◆ Available records

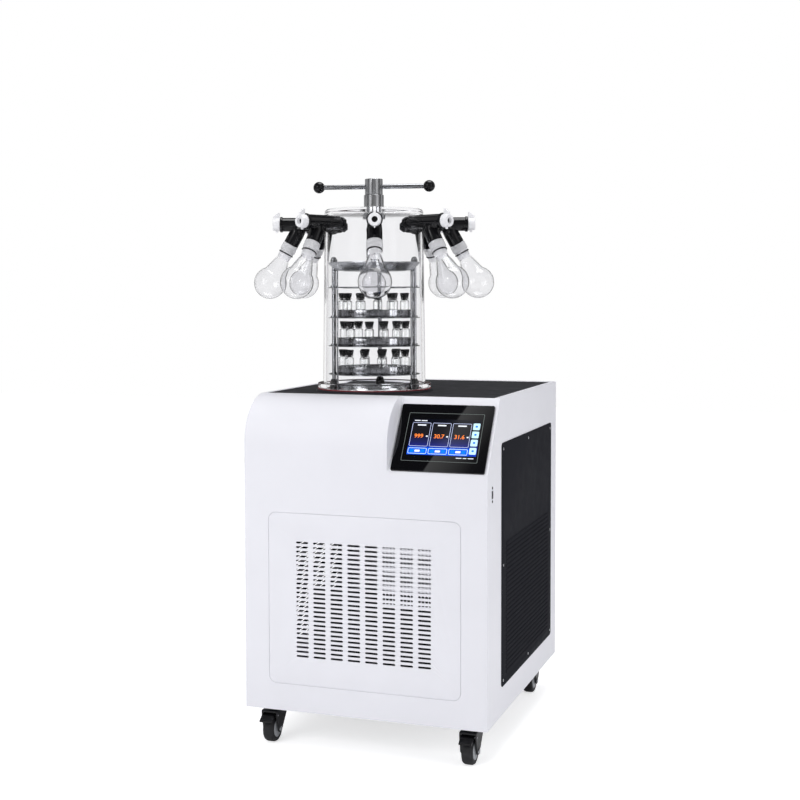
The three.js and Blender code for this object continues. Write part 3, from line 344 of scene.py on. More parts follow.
def add(tree, kind, sockets=(), **settings):
    """A shader node with its settings, its inputs set to values or linked to outputs."""
    node = tree.nodes.new(f"ShaderNode{kind}")
    for key, value in settings.items():
        setattr(node, key, value)
    for key, value in dict(sockets).items():
        if isinstance(value, bpy.types.NodeSocket):
            tree.links.new(value, node.inputs[key])
        else:
            node.inputs[key].default_value = value
    return node


def principled(name, color, roughness, metallic=0.0, **sockets):
    material = bpy.data.materials.new(name)
    material.use_nodes = True
    shader = material.node_tree.nodes["Principled BSDF"]
    shader.inputs["Base Color"].default_value = (*color, 1)
    shader.inputs["Roughness"].default_value = roughness
    shader.inputs["Metallic"].default_value = metallic
    for socket, value in sockets.items():
        shader.inputs[socket.replace("_", " ")].default_value = value
    return material


def feed(material, socket, source):
    """Link an output to the material's shader."""
    tree = material.node_tree
    tree.links.new(source, tree.nodes["Principled BSDF"].inputs[socket])


def noise(material, scale, stretch=(1, 1, 1), detail=3.0):
    """A noise pattern with so many lumps a metre, stretched along the axes."""
    tree = material.node_tree
    spot = add(tree, "TexCoord").outputs["Object"]
    spot = add(tree, "Mapping", {"Vector": spot, "Scale": stretch}).outputs["Vector"]
    return add(tree, "TexNoise", {"Vector": spot, "Scale": scale, "Detail": detail}).outputs["Fac"]


def ranged(tree, source, low, high):
    """The middle of a noise pattern spread between two values."""
    return add(tree, "MapRange", {
        "Value": source, "From Min": 0.3, "From Max": 0.7, "To Min": low, "To Max": high,
    }).outputs["Result"]


def blended(tree, factor, first, second):
    """One colour or grey at 0 and another at 1."""
    sockets = {"Factor": factor, "A": first, "B": second}
    return add(tree, "Mix", sockets, data_type="RGBA").outputs["Result"]


def vary_color(material, pattern, spread):
    """Lighter and darker patches of the same colour."""
    tree = material.node_tree
    color = tree.nodes["Principled BSDF"].inputs["Base Color"].default_value[:3]
    darker = (*[c * (1 - spread) for c in color], 1)
    lighter = (*[min(1, c * (1 + spread)) for c in color], 1)
    feed(material, "Base Color", blended(tree, ranged(tree, pattern, 0, 1), darker, lighter))


def vary_roughness(material, pattern, low, high):
    feed(material, "Roughness", ranged(material.node_tree, pattern, low, high))


def roughen(material, pattern, height, strength=0.3):
    """Relief of a height in millimetres."""
    sockets = {"Height": pattern, "Distance": height * MM, "Strength": strength}
    feed(material, "Normal", add(material.node_tree, "Bump", sockets).outputs["Normal"])


def powder_coat(name, color, roughness, grain, height, specular):
    """Baked powder: fine orange peel and faint clouds."""
    material = principled(name, color, roughness, Specular_IOR_Level=specular)
    vary_color(material, noise(material, 9), 0.012)
    vary_roughness(material, noise(material, 30), roughness - 0.04, roughness + 0.05)
    roughen(material, noise(material, grain, detail=2), height)
    return material


def brushed(name, color, roughness, stretch, spread=0.06):
    """Metal with fine lines across the stretched axis."""
    material = principled(name, color, roughness, 1.0)
    lines = noise(material, 60, stretch, detail=4)
    vary_color(material, lines, spread)
    vary_roughness(material, lines, roughness - 0.06, roughness + 0.08)
    roughen(material, lines, 0.02, 0.15)
    return material


def moulded(name, color, roughness, spread=0.05, **sockets):
    """Plastic or rubber with a fine moulded grain."""
    material = principled(name, color, roughness, **sockets)
    vary_color(material, noise(material, 45), spread)
    vary_roughness(material, noise(material, 120), roughness - 0.05, roughness + 0.06)
    roughen(material, noise(material, 1800, detail=1), 0.03, 0.2)
    return material


def clear(name, color, ior, gloss=0.0):
    """Glass or acrylic with faint waves, and more gloss than its own where asked."""
    material = principled(name, color, 0, Transmission_Weight=1.0, IOR=ior, Coat_Weight=gloss)
    roughen(material, noise(material, 14, detail=1), 0.4, 0.05)
    return material


white_paint = powder_coat("white_paint", (0.83, 0.83, 0.875), 0.4, 900, 0.05, 0.3)
black_paint = powder_coat("black_paint", (0.027, 0.0275, 0.032), 0.46, 1400, 0.12, 0.12)
vent_black = powder_coat("vent_black", (0.021, 0.0215, 0.026), 0.5, 1400, 0.12, 0.004)
pan_zinc = brushed("pan_zinc", (0.32, 0.33, 0.35), 0.4, (1, 20, 1))
steel_turned = brushed("steel_turned", (0.60, 0.61, 0.63), 0.2, (0.3, 0.3, 30))
steel_upright = brushed("steel_upright", (0.5, 0.505, 0.52), 0.26, (30, 30, 0.3), 0.3)
steel_sheet = brushed("steel_sheet", (0.58, 0.59, 0.61), 0.26, (0.5, 30, 0.5))
steel_drawn = brushed("steel_drawn", (0.3, 0.305, 0.32), 0.3, (0.5, 8, 8), 0.1)
steel_inner = principled("steel_inner", (0.3, 0.305, 0.32), 0.17, 1.0)
# The upright bands of lighter and darker colour on this steel are painted reflection streaks, not marks in
# the metal.
vary_color(steel_inner, noise(steel_inner, 90, (1, 1, 0.01), detail=4), 0.55)
vary_roughness(steel_inner, noise(steel_inner, 60, (0.3, 0.3, 30)), 0.1, 0.26)
black_plastic = moulded("black_plastic", (0.004, 0.004, 0.005), 0.15, Specular_IOR_Level=0.35)
black_hood = moulded("black_hood", (0.009, 0.009, 0.011), 0.36, 0.12)
white_plastic = moulded("white_plastic", (0.86, 0.86, 0.88), 0.28, 0.01)
port_black = moulded("port_black", (0.018, 0.018, 0.02), 0.5)
red_rubber = moulded("red_rubber", (0.17, 0.012, 0.02), 0.55, 0.1)
ring_rubber = moulded("ring_rubber", (0.005, 0.005, 0.006), 0.5)
tyre_rubber = moulded("tyre_rubber", (0.01, 0.01, 0.012), 0.5, 0.15)
wheel_hub = moulded("wheel_hub", (0.38, 0.39, 0.41), 0.4, 0.04)
coil_black = moulded("coil_black", (0.012, 0.012, 0.013), 0.55, 0.2)
stopper_rubber = moulded("stopper_rubber", (0.008, 0.008, 0.009), 0.6, 0.12, Specular_IOR_Level=0.2)
frosted_glass = moulded("frosted_glass", (0.9, 0.9, 0.92), 0.45, 0.02, Transmission_Weight=0.6, IOR=1.3)
acrylic = clear("acrylic", (0.93, 0.93, 0.94), 1.13)
flask_glass = clear("flask_glass", (0.93, 0.93, 0.94), 1.07, 0.5)
vial_glass = clear("vial_glass", (0.98, 0.985, 0.985), 1.4)
collar_plastic = principled("collar_plastic", (0.86, 0.86, 0.88), 0.16, Transmission_Weight=0.5, IOR=1.35)
roughen(collar_plastic, noise(collar_plastic, 300), 0.05)


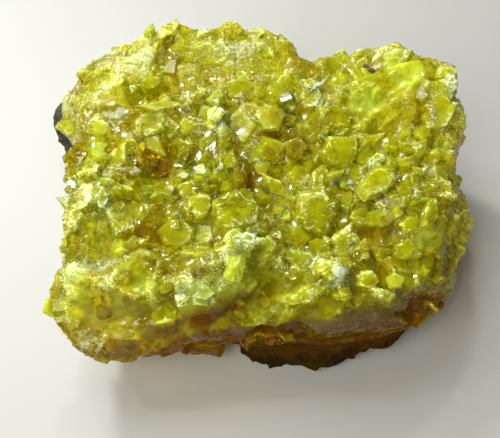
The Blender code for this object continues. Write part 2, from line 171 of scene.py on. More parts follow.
# (x, y, half length, half width, turn, kind, lean to the front, tone, frost, rise)
NAMED_CRYSTALS = (
    (-2.2, -11.6, 5.4, 5.0, 10, "block", 20, 0.3, 0.5, 0.6),
    (15.9, -11.2, 5.2, 4.8, 87, "block", 26, 0.3, 0.45, 0.7),
    (-15.6, -15.3, 3.9, 3.6, 24, "block", 20, 0.45, 0.3, 0.9),
    (22.4, 12.6, 3.0, 2.8, 85, "block", 30, 0.35, 0.35, 0.8),
    (22.0, 4.6, 4.6, 4.0, 54, "block", 24, 0.4, 0.35, 0.9),
    (5.4, 13.2, 3.6, 3.1, 0, "plate", 45, 0.6, 0.4, 0.5),
    (5.9, 7.0, 3.5, 3.3, 36, "plate", 40, 0.62, 0.25, 0.4),
    (11.5, 6.4, 3.0, 2.7, 0, "block", 25, 0.1, 0.0, 0.4),
    (29.4, -4.9, 5.4, 2.8, 45, "block", 15, 0.65, 0.6, 0.8),
    (35.6, -6.8, 3.1, 1.9, 67, "block", 20, 0.5, 0.3, 0.4),
    (29.0, -12.3, 3.2, 2.2, 12, "block", 25, 0.6, 0.5, 0.5),
    (33.4, -12.0, 2.3, 1.3, 75, "prism", 20, 0.7, 0.3, 0.6),
    (21.3, -18.5, 4.2, 1.9, 68, "plate", 35, 0.6, 0.7, 0.6),
    (16.1, -18.6, 2.3, 2.1, 5, "block", 15, 0.4, 0.2, 0.3),
    (-22.3, 7.0, 3.9, 2.0, -30, "plate", 35, 0.7, 0.6, 0.9),
    (-20.8, 14.6, 5.6, 1.8, -7, "plate", 25, 0.6, 0.5, 0.8),
    (-22.9, 10.8, 4.4, 2.8, 13, "block", 25, 0.4, 0.45, 0.3),
    (6.8, -1.9, 4.2, 1.9, -41, "prism", 15, 0.65, 0.3, 0.8),
    (-9.3, 6.9, 4.3, 2.3, 84, "block", 30, 0.35, 0.1, 0.4),
    (-14.1, 10.4, 2.7, 2.7, 0, "plate", 35, 0.6, 0.5, 0.4),
    (-8.3, 10.7, 1.7, 1.6, 30, "block", 30, 0.9, 0.8, 0.7),
    (-9.6, 15.0, 2.5, 2.3, 0, "block", 30, 0.8, 0.7, 0.6),
    (-1.7, 12.2, 4.6, 3.4, 75, "plate", 35, 0.6, 0.5, 0.5),
    (25.0, 0.2, 2.4, 2.2, 0, "block", 20, 0.6, 0.5, 0.5),
    (27.9, 2.9, 2.8, 2.1, 69, "block", 25, 0.4, 0.2, 0.4),
    (22.7, -3.3, 1.1, 1.0, 0, "block", 20, 0.7, 0.2, 0.7),
    (18.2, 14.6, 2.2, 1.5, 71, "prism", 25, 0.8, 0.6, 0.6),
    (45.0, 12.6, 4.8, 3.2, 59, "plate", 35, 0.6, 0.6, 0.3),
    (41.1, 8.2, 1.9, 1.8, 10, "block", 20, 0.6, 0.3, 0.7),
    (40.0, 3.4, 2.9, 1.6, 67, "plate", 30, 0.5, 0.4, 0.5),
    (33.5, -1.0, 1.2, 1.1, 0, "block", 20, 0.7, 0.2, 0.6),
    (11.6, -21.3, 4.6, 2.0, -6, "plate", 30, 0.7, 0.7, 0.6),
    (17.6, -26.4, 3.0, 2.3, -23, "block", 30, 0.7, 0.8, 0.2),
    (12.2, -30.6, 4.1, 1.8, 16, "plate", 35, 0.6, 0.6, 0.2),
    (-17.3, -33.6, 2.6, 2.4, 20, "block", 30, 0.4, 0.3, 0.2),
    (-10.7, -9.3, 3.2, 2.8, 47, "block", 20, 0.6, 0.6, 0.5),
    (-11.1, -15.0, 4.0, 3.4, 46, "block", 15, 0.7, 0.8, 0.3),
    (31.4, -27.6, 1.8, 1.7, 15, "block", 20, 0.8, 0.4, 0.6),
    (34.3, -20.2, 3.0, 1.9, 41, "block", 20, 0.5, 0.4, 0.5),
    (-2.2, 21.1, 4.2, 2.6, 27, "plate", 30, 0.55, 0.5, 0.3),
    (-30.3, 17.8, 2.4, 1.4, 96, "prism", 25, 0.8, 0.4, 0.5),
    (-31.1, 1.0, 5.8, 3.0, 56, "plate", 25, 0.6, 0.5, 0.2),
    (21.9, 29.0, 2.4, 2.1, 0, "plate", 35, 0.6, 0.2, 0.4),
    (1.1, 6.9, 3.1, 2.8, 25, "plate", 30, 0.7, 0.3, 0.2),
    (-19.8, -7.6, 3.9, 2.3, 25, "block", 25, 0.3, 0.3, 0.4),
    (-14.0, -4.1, 2.8, 2.6, 0, "block", 20, 0.6, 0.6, 0.3),
    (11.9, -15.6, 2.6, 2.2, 30, "block", 15, 0.35, 0.1, 0.2),
    (-4.5, 3.4, 3.2, 2.3, 57, "plate", 30, 0.6, 0.4, 0.3),
    (12.5, 0.9, 3.0, 2.4, 24, "block", 20, 0.35, 0.2, 0.2),
    (3.5, 3.9, 2.3, 2.1, 0, "plate", 30, 0.75, 0.2, 0.3),
    (17.1, -1.1, 3.3, 1.9, 62, "block", 20, 0.4, 0.5, 0.4),
    (35.6, -15.4, 2.7, 1.8, 32, "block", 20, 0.5, 0.4, 0.4),
    (30.0, -21.4, 2.6, 2.2, 0, "block", 15, 0.3, 0.3, 0.4),
    (25.3, -11.6, 2.4, 1.8, 23, "block", 20, 0.5, 0.5, 0.4),
    (40.1, -13.4, 3.6, 1.6, 73, "block", 20, 0.45, 0.5, 0.3),
    (28.8, 6.6, 4.2, 1.4, 40, "prism", 20, 0.6, 0.6, 0.5),
    (35.3, 13.3, 4.9, 1.3, 44, "prism", 25, 0.6, 0.5, 0.4),
    (37.5, 0.1, 3.4, 1.7, 74, "block", 20, 0.4, 0.2, 0.3),
    (15.4, 19.9, 3.1, 2.7, 65, "block", 30, 0.7, 1.0, 0.5),
    (-2.6, -17.8, 2.5, 1.7, 12, "block", 25, 0.7, 0.9, 0.4),
    (46.2, 6.5, 2.8, 2.1, 33, "block", 30, 0.35, 0.4, 0.1),
    (48.0, 22.6, 2.4, 2.2, 0, "block", 30, 0.7, 0.6, 0.2),
    (28.2, 18.7, 3.0, 1.7, 26, "plate", 30, 0.7, 0.7, 0.4),
    (20.6, -24.2, 2.2, 2.0, 0, "block", 15, 0.6, 0.7, 0.3),
    (26.0, -27.6, 2.4, 2.0, 0, "block", 20, 0.6, 0.6, 0.3),
)
BED_GROWTH = 1.3  # the mass is paler and warmer over this many times a named crystal's size
BARE_GROWTH = 0.9  # no medium crystal stands on this much of a named crystal's size

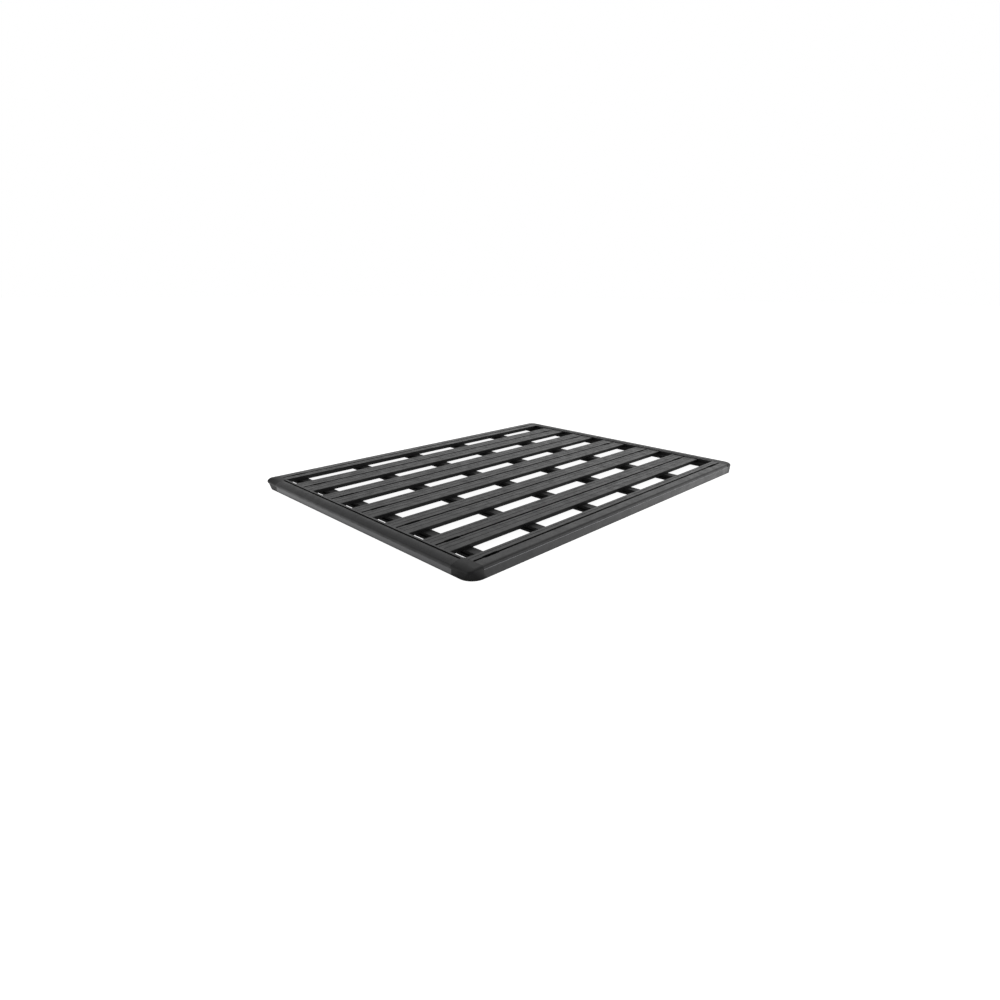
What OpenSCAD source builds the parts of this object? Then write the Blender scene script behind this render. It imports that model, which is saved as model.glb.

◆ Task objective
Look through the records and gather every line containing "code".

◆ The solution
The three.js and Blender code for this object continues. Write part 3, from line 344 of scene.py on. More parts follow.
The Blender code for this object continues. Write part 2, from line 171 of scene.py on. More parts follow.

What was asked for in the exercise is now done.